その場にいた誰もが意欲を掻き立てられ、まさに「望年会」となった。

会の終わりに神尾 伸一から提案があった。
「葡萄農家みんなにも、金井くんの話を聞いてもらおう。山をこのまま荒しておくわけにはいかない、みんなそう思っている。これからワイナリーも増える、産地づくりへの機運は高まっている」


この夜がきっかけとなり、神尾を実行委員長として、岩の原葡萄園様・新潟日報社様からのゲストを交え、ぶどう生産者とワイン醸造者、酒屋、苗木屋、旅館、飲食店とが一堂に会する勉強会兼交流会を開催することになる。

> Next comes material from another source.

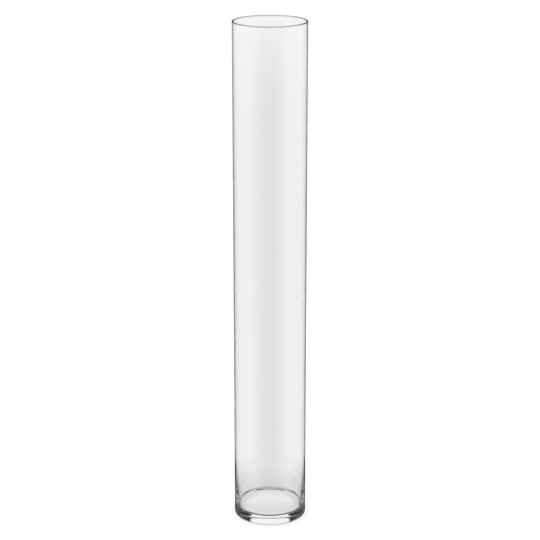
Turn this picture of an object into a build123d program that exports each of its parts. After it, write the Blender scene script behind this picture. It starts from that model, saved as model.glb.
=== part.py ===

2019年3月9日(土)、会場は結城豊太郎記念館、それが 「善151 - 3.9AKAYU PRIDE -」である。


風が吹けば儲かるのは誰でしょう。
白竜湖から風が吹けば、収穫した葡萄の糖度は上がる。そこから連鎖してさまざまなことが繰り広げられている。桶屋に限らず、桝屋(赤湯の八百屋さんです)に限らず、地域全体が豊かになるように。
赤湯プライドを胸に、葡萄畑のチャレンジは続いていく。

HAKURYU-DRY EXPERIMENT2018(完)


あとがきに代えて

HAKURYU-DRY EXPERIMENT 2018 をご覧いただき、ありがとうございました。

物語(葡萄畑での経過をドキュメンタリー風にまとめただけですが)の舞台は2018年のこと。この翌年に facebook / instagram に記事投稿していたものを、note掲載用に再編纂しました。

vol.7の望年会のくだり、特に「検証実験に起因する恣意的妄想の域の話」などはジャンルでいうと"宴会芸" です。御丁寧にレポートの形でまとめておきながら、宴会当日はほぼ使いません、ちらっと見せるくらいなもんです。
企ての実行に向け、密かに準備を進めるプロセスそのものを楽しんでいるような男だから「頑張るポイントがズレている。聞けば仕事場でもそうらしい。」となってしまうのです。筆者はそういうやつです。

しかしながら、エチケットデザインのコンセプト「'アマローネ'… 余すとこなく 造ろうね!? 龍のうねりに 美曲を描き」というのは、やっぱりこの夜の出来事に由来するというのも事実なんですよね。

何がきっかけで何が生まれるのか。予想もつかない出来事が次々と連鎖していくのは、きっと白竜湖から風が吹いたからかもしれません。

この続き「HAKURYU-DRY CHALLENGE 2019」はまた追って掲載することにします。